═══ RAW DATA

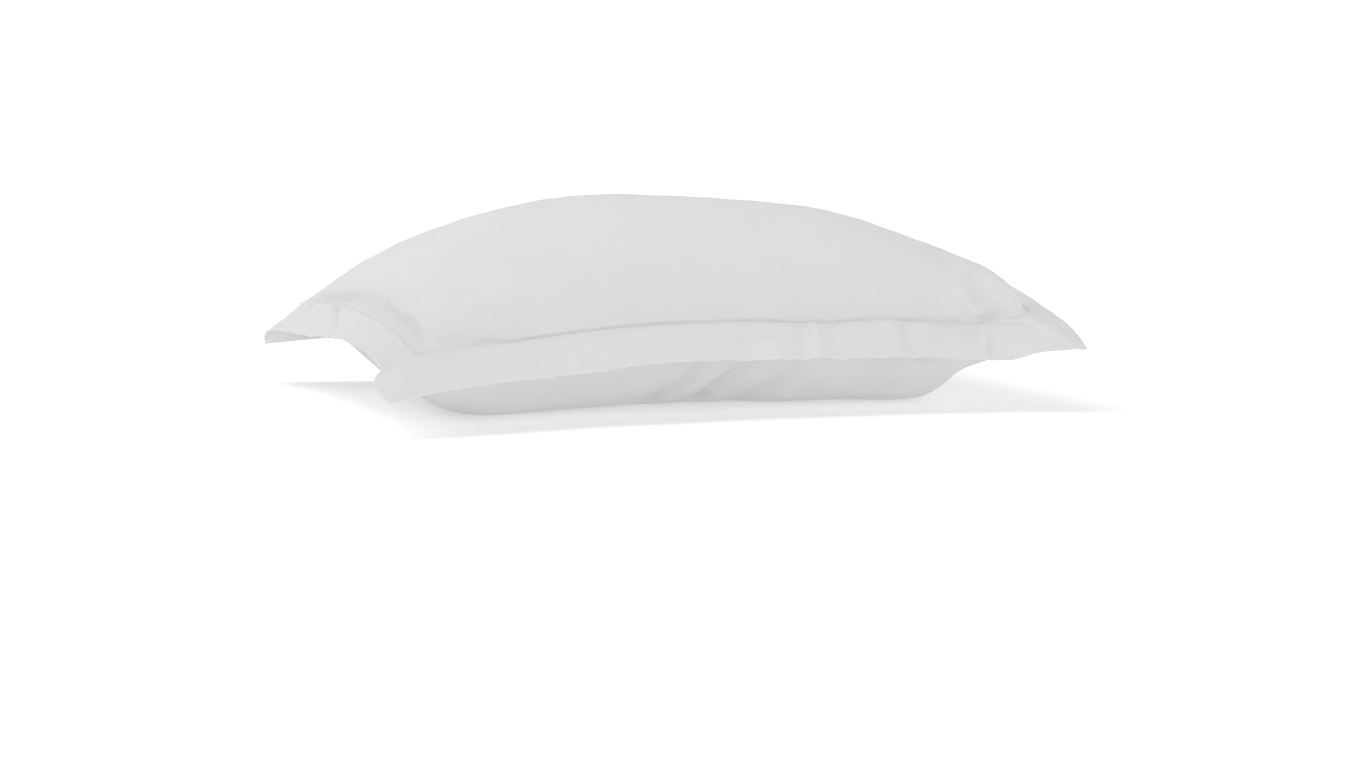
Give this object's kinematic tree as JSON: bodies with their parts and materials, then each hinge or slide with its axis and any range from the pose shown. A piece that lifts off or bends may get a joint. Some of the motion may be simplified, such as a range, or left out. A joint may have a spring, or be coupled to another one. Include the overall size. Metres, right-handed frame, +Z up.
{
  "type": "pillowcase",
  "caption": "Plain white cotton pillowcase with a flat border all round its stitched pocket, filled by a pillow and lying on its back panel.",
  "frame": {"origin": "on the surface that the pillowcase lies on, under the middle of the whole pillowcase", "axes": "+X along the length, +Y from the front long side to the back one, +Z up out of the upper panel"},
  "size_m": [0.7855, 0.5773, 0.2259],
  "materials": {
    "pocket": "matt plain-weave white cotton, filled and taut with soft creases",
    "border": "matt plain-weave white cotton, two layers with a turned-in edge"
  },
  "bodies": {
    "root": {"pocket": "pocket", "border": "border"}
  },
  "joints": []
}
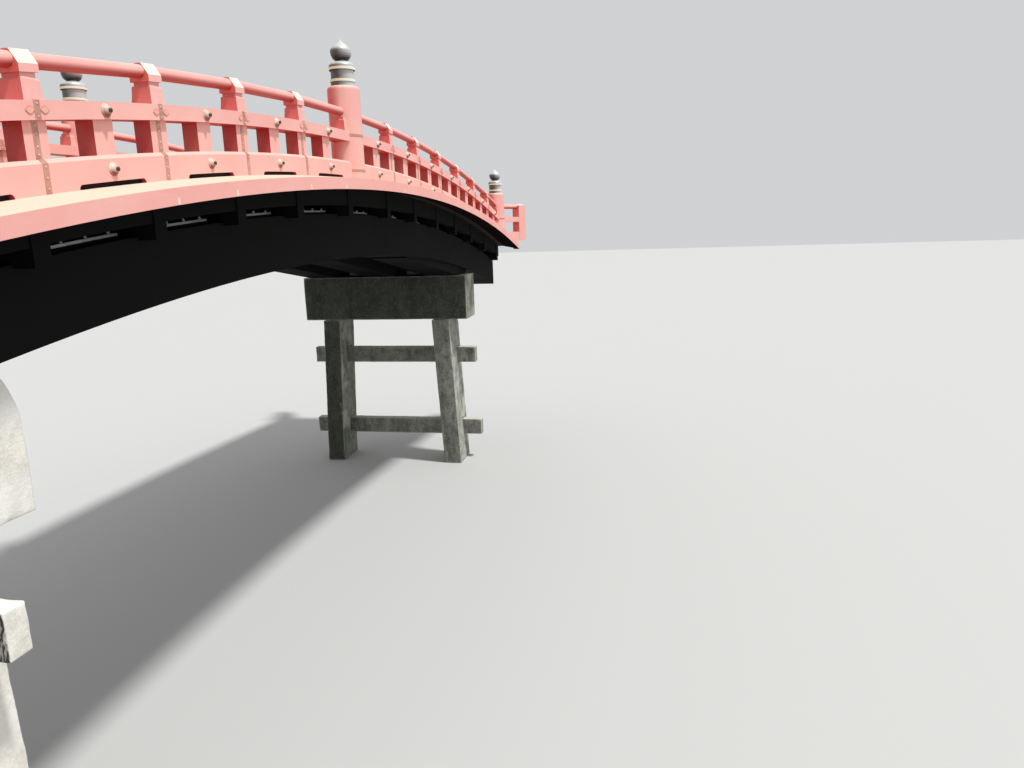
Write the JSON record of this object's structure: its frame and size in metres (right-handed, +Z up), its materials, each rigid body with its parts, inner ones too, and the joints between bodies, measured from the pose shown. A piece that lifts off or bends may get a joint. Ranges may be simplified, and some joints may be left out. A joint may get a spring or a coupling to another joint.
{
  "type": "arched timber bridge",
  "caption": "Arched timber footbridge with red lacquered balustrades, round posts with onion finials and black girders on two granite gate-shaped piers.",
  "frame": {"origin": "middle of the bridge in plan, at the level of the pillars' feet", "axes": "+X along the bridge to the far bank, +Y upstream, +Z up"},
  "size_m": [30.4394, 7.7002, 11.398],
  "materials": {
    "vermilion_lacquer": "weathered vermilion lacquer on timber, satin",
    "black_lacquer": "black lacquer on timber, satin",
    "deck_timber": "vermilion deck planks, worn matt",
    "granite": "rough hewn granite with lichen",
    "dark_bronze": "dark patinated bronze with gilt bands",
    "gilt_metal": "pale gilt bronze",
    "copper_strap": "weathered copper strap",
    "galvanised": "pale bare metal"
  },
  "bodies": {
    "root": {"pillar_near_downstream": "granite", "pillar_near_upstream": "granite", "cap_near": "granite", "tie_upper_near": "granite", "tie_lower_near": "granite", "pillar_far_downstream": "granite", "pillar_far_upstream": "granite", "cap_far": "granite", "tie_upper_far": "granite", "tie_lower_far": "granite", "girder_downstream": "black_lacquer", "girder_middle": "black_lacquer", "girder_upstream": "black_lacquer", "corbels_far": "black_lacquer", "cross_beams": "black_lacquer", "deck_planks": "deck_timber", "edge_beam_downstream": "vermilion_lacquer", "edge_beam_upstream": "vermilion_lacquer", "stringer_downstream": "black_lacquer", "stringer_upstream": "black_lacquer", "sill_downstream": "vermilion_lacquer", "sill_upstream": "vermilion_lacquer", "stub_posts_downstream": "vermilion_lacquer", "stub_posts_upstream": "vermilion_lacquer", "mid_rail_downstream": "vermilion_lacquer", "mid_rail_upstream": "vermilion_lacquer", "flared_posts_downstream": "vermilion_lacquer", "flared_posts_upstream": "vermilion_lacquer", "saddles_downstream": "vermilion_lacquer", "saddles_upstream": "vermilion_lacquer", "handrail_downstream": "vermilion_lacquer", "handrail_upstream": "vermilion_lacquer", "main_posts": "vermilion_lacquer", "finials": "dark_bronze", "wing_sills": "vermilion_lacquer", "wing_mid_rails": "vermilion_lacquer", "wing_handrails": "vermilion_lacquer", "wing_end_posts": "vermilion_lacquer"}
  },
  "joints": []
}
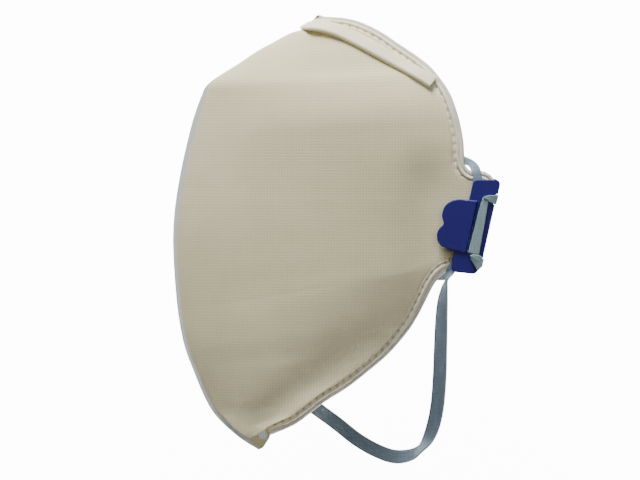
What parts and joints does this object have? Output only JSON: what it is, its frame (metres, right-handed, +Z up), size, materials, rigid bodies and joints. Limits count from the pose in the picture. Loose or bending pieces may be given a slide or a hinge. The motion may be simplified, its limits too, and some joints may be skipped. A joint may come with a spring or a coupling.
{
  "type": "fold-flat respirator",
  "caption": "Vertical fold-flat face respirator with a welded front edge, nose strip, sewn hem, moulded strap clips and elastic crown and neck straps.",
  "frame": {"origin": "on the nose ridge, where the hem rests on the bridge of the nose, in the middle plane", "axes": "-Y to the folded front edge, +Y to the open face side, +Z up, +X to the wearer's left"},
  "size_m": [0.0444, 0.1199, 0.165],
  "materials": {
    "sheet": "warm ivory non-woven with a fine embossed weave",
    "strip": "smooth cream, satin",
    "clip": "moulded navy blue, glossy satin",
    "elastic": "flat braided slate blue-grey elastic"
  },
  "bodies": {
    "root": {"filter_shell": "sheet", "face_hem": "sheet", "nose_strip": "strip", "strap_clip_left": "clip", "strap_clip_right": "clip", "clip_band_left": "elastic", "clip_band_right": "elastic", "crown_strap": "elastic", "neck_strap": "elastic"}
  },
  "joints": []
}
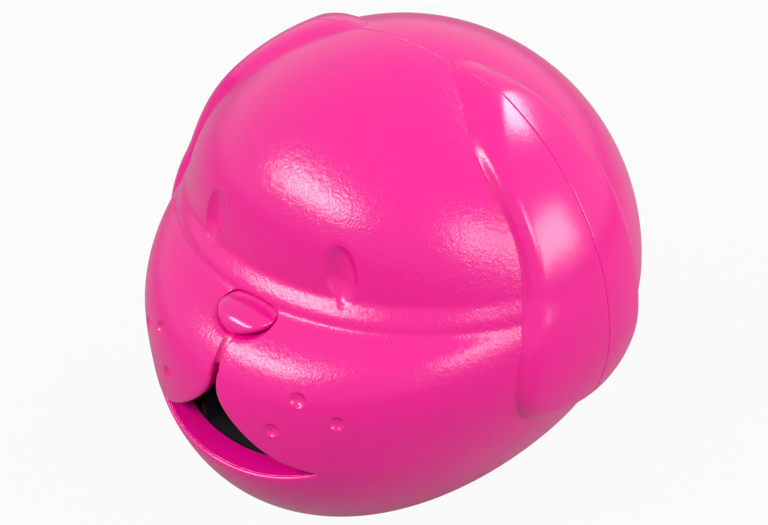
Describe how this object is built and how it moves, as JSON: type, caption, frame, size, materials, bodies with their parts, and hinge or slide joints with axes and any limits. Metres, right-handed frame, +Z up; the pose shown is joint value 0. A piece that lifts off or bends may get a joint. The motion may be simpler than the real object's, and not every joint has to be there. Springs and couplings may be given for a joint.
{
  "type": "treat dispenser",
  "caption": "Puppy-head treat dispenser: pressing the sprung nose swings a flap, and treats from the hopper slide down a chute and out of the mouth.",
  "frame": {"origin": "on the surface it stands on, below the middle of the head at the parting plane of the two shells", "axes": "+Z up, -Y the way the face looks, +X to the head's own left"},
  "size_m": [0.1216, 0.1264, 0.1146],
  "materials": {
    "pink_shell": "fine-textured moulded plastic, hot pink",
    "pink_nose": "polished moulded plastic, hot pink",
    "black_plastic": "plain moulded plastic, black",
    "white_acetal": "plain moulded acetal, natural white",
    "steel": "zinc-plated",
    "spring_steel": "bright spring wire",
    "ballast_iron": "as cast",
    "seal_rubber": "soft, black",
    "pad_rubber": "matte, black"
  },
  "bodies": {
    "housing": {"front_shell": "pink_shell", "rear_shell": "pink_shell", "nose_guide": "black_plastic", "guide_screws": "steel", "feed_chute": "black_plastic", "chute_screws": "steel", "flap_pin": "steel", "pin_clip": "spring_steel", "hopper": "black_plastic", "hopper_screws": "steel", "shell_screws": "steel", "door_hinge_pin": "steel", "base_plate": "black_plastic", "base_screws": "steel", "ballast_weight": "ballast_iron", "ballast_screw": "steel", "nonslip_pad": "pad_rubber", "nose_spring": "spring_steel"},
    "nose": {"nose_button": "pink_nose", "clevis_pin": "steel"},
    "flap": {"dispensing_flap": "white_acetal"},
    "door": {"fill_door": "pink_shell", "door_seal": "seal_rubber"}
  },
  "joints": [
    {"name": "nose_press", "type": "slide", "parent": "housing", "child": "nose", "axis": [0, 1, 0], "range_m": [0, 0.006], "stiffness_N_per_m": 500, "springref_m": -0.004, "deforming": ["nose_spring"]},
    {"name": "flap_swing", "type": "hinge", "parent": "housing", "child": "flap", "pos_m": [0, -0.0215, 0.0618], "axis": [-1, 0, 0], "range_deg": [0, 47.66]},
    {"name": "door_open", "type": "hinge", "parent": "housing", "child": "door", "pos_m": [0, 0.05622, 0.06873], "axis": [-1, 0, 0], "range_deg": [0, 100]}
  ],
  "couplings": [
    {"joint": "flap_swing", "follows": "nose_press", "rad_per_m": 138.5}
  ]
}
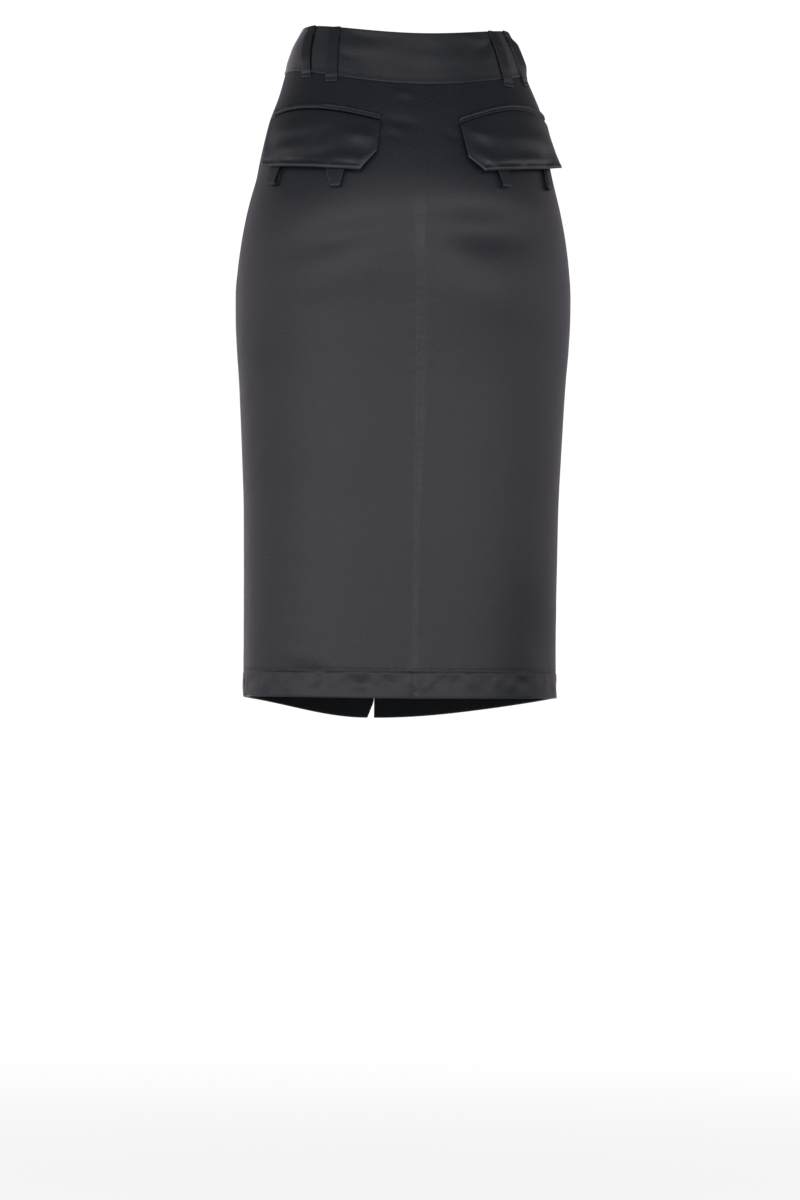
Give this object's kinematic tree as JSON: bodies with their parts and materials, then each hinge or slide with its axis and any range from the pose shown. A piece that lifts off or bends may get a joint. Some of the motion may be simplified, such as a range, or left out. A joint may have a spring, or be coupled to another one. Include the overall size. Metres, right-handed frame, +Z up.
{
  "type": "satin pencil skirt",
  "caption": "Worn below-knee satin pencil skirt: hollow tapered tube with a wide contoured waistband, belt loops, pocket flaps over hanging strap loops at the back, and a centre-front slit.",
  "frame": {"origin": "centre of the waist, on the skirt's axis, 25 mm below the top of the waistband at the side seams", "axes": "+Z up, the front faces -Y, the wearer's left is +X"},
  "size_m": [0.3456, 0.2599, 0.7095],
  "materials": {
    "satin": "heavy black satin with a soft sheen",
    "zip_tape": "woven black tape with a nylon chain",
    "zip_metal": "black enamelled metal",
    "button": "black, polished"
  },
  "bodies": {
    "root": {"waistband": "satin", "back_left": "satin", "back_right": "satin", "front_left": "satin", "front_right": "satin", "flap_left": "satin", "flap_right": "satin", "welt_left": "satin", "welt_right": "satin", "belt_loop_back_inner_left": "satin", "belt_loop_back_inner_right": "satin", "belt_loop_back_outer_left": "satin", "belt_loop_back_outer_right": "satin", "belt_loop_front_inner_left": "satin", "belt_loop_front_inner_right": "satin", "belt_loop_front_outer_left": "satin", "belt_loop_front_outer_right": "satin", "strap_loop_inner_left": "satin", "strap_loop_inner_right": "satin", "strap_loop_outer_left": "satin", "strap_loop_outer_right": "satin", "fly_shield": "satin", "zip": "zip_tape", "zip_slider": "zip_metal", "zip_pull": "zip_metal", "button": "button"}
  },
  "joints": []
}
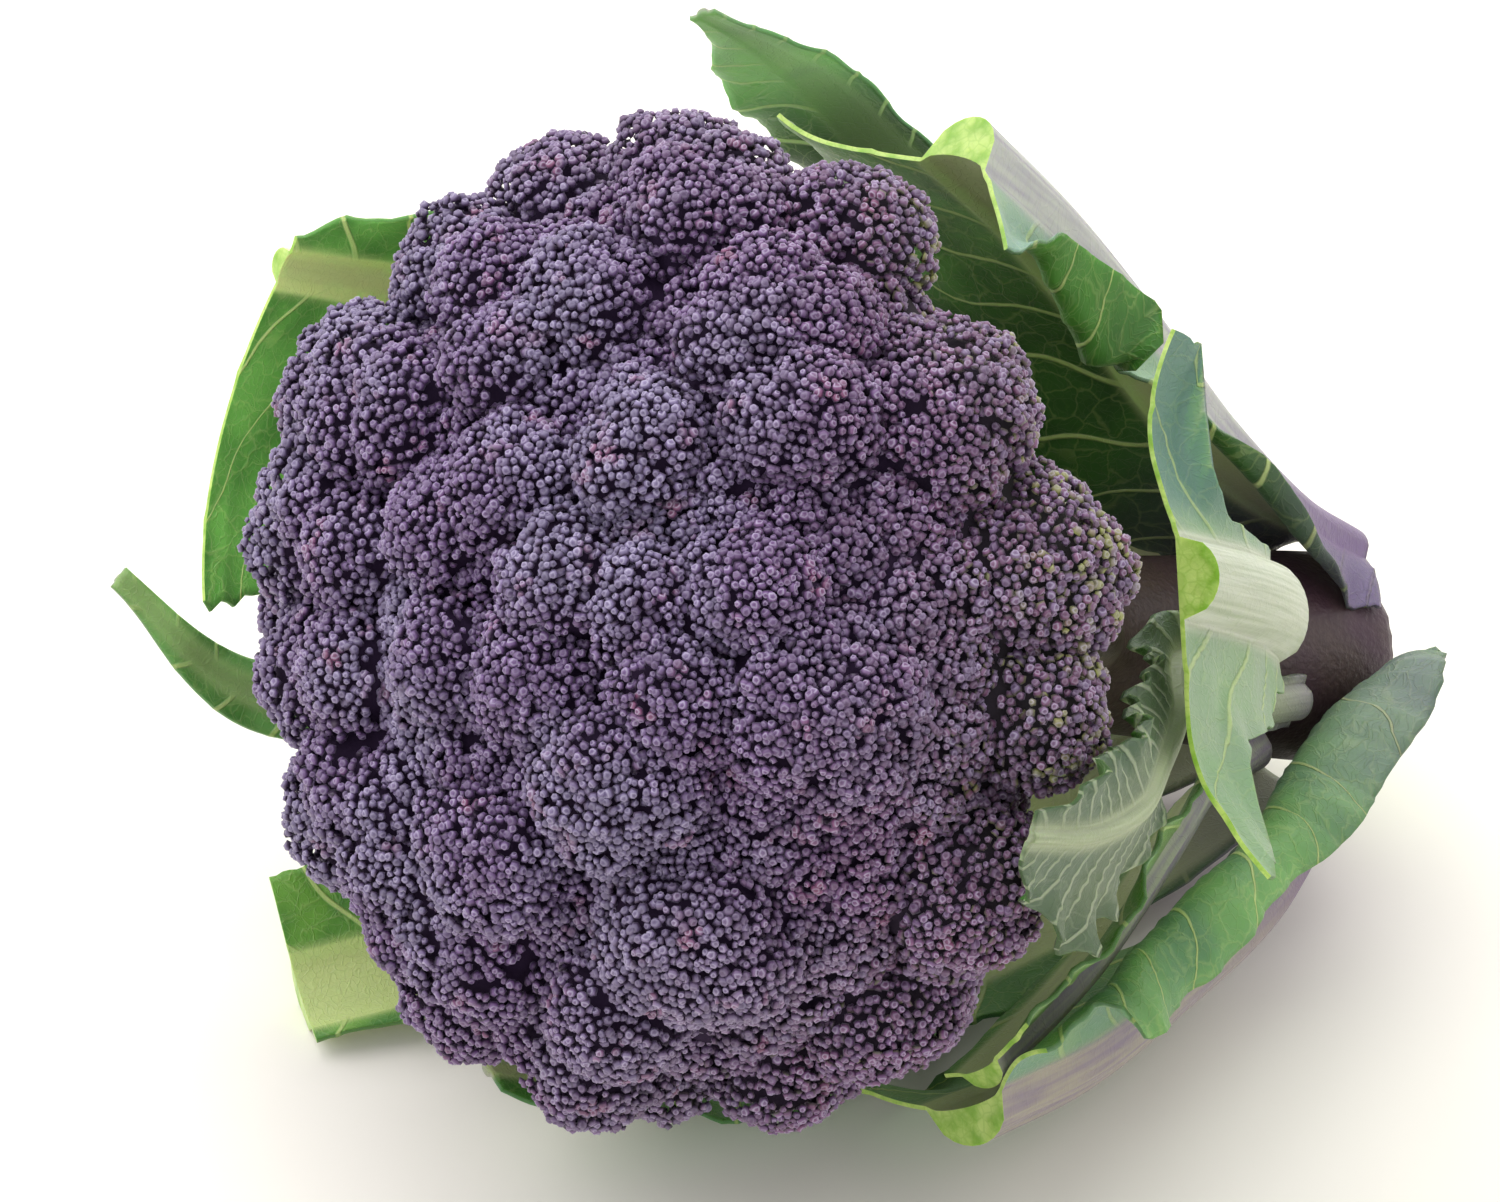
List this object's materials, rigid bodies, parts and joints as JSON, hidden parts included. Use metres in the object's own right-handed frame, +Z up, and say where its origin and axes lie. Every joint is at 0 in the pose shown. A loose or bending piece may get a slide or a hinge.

══════

- [REQUIREMENT]: Reply with only the number of lines in the entries that contain the word "where".

- [RESPONSE TO THIS EXERCISE]: 2